Trump’s visa application ban is due to the administration’s desire to review the application process itself and ensure its effectiveness. Similarly, Obama’s pause on Iraqi refugees was enacted for similar reasons: to review the process and guarantee its success at weeding out bad actors. In this vein, to say that Trump’s executive order isn’t similar to Obama’s simply because it achieves the same goals under slightly different wording is nonsensical and deceptive.

Claim: In its third and most egregious falsehood, the Washington Post takes aim at Trump’s executive order for allegedly banning all green-card holders.

“While Obama’s policy did not prevent all citizens of that country, including green-card holders, from traveling to the United States. Trump’s policy is much more sweeping, though officials have appeared to pull back from barring permanent U.S. residents,” the article claims.

Fact: Firstly, Trump’s EO never barred permanent U.S. residents from coming into the U.S. Obvious miscommunication and confusion aside, the actual executive order made no mention of legal permanent residents, at all.

Neither, for that matter, does it ban green-card holders, students with visas, or other immigrants whose visas have already been approved. In fact, Trump’s order doesn’t even ban all refugees from these seven countries, but instead explicitly allows for the State Department and Homeland Security to admit refugees belonging to religious minorities on a case-by-case basis  -- which could even include some Muslims.

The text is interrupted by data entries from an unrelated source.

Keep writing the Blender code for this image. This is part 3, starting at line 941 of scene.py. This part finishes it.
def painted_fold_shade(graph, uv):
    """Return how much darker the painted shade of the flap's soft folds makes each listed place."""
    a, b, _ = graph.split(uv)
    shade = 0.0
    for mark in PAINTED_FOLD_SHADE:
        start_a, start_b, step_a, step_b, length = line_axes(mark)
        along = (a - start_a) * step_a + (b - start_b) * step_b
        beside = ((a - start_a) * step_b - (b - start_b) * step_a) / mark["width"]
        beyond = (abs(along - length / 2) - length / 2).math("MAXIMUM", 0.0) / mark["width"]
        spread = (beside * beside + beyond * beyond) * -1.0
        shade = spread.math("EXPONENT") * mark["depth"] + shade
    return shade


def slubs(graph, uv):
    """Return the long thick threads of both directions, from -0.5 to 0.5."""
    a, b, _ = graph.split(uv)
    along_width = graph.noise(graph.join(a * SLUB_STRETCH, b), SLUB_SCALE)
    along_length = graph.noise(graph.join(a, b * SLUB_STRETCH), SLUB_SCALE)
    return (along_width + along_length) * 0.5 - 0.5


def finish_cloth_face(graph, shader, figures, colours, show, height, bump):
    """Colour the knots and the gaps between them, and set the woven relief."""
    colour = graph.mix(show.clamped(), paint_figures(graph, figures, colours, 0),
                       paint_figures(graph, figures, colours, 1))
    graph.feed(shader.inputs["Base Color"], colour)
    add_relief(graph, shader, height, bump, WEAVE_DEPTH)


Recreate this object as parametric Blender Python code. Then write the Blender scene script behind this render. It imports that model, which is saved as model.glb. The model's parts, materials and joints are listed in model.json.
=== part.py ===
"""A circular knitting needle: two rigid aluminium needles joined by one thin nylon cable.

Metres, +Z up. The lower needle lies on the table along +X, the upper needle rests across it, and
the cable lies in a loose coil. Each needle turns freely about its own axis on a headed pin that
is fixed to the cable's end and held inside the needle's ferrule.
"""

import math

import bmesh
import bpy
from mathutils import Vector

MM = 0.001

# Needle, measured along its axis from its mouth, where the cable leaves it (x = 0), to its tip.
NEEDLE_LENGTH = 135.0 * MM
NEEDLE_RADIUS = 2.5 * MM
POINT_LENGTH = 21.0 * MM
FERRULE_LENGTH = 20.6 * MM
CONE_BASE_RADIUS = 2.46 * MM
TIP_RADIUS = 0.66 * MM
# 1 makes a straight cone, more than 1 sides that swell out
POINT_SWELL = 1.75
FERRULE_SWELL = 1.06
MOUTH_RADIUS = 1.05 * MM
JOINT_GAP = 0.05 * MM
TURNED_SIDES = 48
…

Don’t take my word for it: read it for yourself.

This effort by the Washington Post (and factcheck.org, apparently) to distance Trump’s latest immigration policy from Obama’s is nothing but a game of semantics - and that’s being generous. In truth, the left-leaning publication’s attempt to smear the Trump administration less than two weeks into office, while martyring themselves to protect Obama’s immaculate legacym is no less than blatantly pathetic.